Nací en Buenos Aires, particular ciudad. En mi barrio había altos edificios grises de alto standing. Tras vivir tantos años en el campo, hoy me doy cuenta que el barrio de mi infancia era algo oscuro. Demasiados edificios, al sol le costaba abrirse paso. Había, y hay también hoy, muchos balcones enrejados hasta el techo, son como pequeñas cárceles, una costumbre muy bonaerense. Protección absoluta para niños y mascotas.
De pequeña mi pasión era observar. Solía sentarme en el suelo del balcón para ver a la gente pasar.
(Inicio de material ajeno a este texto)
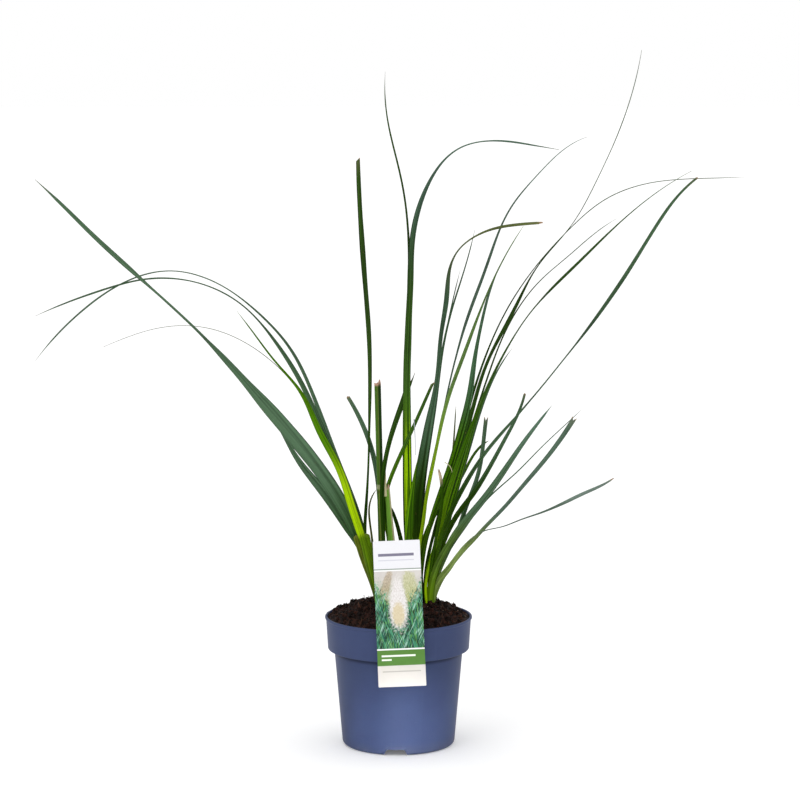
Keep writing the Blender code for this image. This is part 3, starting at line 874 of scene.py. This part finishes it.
# %% Bending a grid into a blade
COLUMNS = 10
RING_GAP = 4 * MM
SHEATH_TURN = math.radians(165)     # how far each half of a sheath wraps round
SHEATH_SHUT = 30 * MM
SHEATH_OPEN = 95 * MM
FOLD_FOOT = math.tan(math.radians(32))
FOLD_TIP = math.tan(math.radians(14))
BLADE_THICKNESS = 0.4 * MM
TIP_ZONE = 30 * MM                  # how much of a leaf its torn end can change
RAGGED_BURN = 9 * MM                # how far a ragged end is dried, and a cut one
CUT_BURN = 2.5 * MM
EDGE_WAVE = 11 * MM
RIPPLE_WAVE = 13 * MM
FACING_STEP = 20                    # where a leaf's facing is read for its sheath
POINT_SHARE = 0.05                  # the last share of a leaf, drawn out to a point


def pulled_back(end, across):
    """How far each point across the blade is pulled back from the tip, in mm."""
    wide = np.abs(across)
    shapes = {
        "point": 0 * wide,
        "square": 1.5 * wide + 0.8 * np.sin(across * 9),
        "slant": 2.2 * (1 + across),
        "notch": 4.5 * (1 - wide) ** 1.4,
        "fork": 17 * (1 - wide) ** 0.7 + 5 * np.clip(across, 0, 1),
        "ragged": 4 * wide + 2.5 * np.sin(across * 7 + 1),
        "collar": 3 * wide,
    }
    return shapes[end]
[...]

Justo frente a mi edificio había una heladería. Los de vainilla y dulce de leche eran mis favoritos. Tomábamos cantidades industriales de helado frente a la tele con mi hermano pequeño. Soñábamos con instalar una cuerda con una pequeña cesta en el balcón, que llegara hasta la heladería, para no tener que bajar con tanta frecuencia. Comíamos además muchísimas golosinas (también las vendían en la heladería), bolsas enteras. Sobre todo mi hermano, era un verdadero glotón.
Recuerdo claramente aquellos días. Sus aromas. Nuestros vecinos. El amable y solícito portero.
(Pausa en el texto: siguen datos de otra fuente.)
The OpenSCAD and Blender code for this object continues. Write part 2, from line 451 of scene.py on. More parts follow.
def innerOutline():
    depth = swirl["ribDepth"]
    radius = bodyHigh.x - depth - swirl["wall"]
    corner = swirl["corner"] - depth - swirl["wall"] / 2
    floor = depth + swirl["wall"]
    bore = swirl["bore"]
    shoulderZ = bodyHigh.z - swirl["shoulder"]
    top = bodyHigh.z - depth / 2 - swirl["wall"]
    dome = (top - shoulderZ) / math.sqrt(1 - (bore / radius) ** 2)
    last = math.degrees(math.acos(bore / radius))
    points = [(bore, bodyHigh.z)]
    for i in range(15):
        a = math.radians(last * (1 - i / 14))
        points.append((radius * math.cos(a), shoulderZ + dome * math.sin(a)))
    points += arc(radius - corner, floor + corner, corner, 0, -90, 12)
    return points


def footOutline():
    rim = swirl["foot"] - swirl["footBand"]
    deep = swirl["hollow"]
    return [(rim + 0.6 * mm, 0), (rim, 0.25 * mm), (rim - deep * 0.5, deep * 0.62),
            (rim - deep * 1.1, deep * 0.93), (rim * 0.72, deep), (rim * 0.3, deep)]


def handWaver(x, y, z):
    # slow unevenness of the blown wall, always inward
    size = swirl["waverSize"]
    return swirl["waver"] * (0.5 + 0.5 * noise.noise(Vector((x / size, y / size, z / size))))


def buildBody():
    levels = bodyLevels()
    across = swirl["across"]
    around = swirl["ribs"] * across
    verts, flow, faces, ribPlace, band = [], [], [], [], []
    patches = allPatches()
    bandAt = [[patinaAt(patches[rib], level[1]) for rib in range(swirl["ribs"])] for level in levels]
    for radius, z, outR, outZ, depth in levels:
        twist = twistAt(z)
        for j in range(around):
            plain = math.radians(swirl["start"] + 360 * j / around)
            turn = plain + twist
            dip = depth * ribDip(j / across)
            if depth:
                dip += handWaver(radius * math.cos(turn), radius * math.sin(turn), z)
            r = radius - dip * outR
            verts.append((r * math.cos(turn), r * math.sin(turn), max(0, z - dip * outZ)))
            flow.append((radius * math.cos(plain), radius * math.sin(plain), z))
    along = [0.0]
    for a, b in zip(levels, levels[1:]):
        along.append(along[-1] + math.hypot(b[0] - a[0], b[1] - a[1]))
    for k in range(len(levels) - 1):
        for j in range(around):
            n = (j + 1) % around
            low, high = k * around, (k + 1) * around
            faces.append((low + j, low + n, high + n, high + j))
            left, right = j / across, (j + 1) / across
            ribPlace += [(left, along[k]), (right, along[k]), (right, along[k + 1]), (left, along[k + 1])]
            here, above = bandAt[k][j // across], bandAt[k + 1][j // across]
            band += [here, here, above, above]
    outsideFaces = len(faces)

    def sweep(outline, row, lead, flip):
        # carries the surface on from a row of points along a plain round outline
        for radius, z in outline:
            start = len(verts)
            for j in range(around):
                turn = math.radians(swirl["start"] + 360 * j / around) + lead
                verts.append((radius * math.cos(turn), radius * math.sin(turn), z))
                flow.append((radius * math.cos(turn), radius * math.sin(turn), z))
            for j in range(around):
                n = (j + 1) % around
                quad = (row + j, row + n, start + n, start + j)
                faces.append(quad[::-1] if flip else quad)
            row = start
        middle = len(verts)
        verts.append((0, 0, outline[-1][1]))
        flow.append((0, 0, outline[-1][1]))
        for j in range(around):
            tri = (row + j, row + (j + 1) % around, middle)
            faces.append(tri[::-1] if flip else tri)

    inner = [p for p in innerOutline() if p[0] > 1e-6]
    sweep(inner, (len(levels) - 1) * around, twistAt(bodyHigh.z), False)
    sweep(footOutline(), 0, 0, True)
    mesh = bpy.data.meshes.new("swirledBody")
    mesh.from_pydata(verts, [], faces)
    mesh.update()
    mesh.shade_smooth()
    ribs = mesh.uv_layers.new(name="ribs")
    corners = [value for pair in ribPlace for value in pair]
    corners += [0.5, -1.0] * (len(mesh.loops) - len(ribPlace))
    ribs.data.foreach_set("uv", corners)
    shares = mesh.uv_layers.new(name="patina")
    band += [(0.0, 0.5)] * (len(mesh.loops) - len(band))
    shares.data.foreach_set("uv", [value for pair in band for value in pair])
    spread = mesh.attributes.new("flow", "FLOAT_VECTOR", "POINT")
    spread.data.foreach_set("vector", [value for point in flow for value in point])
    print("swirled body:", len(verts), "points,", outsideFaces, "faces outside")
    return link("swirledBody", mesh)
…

El momento de elegir el sabor del helado, o la película que veríamos. La pequeña angustia en la boca del estómago cuando me disponía a hacer aquello que me encantaba sin poder disfrutarlo del todo porque sabía que no había estudiado para el día siguiente. La inquietud de siempre, quedarme hasta altas horas de la madrugada estudiando o levantarme al alba y hacerlo al amanecer. Y luego aquellas siestas eternas. Siempre adoré la siesta.
Cuando me planteo visitar nuevamente mi ciudad mi cabeza no responde. Me gustaría encontrar la misma estampa, sin embargo sé que encontraré algo muy distinto. Como la última vez, hace 6 años. Llegué a una ciudad desconocida llena de gente conocida. Y me asusté.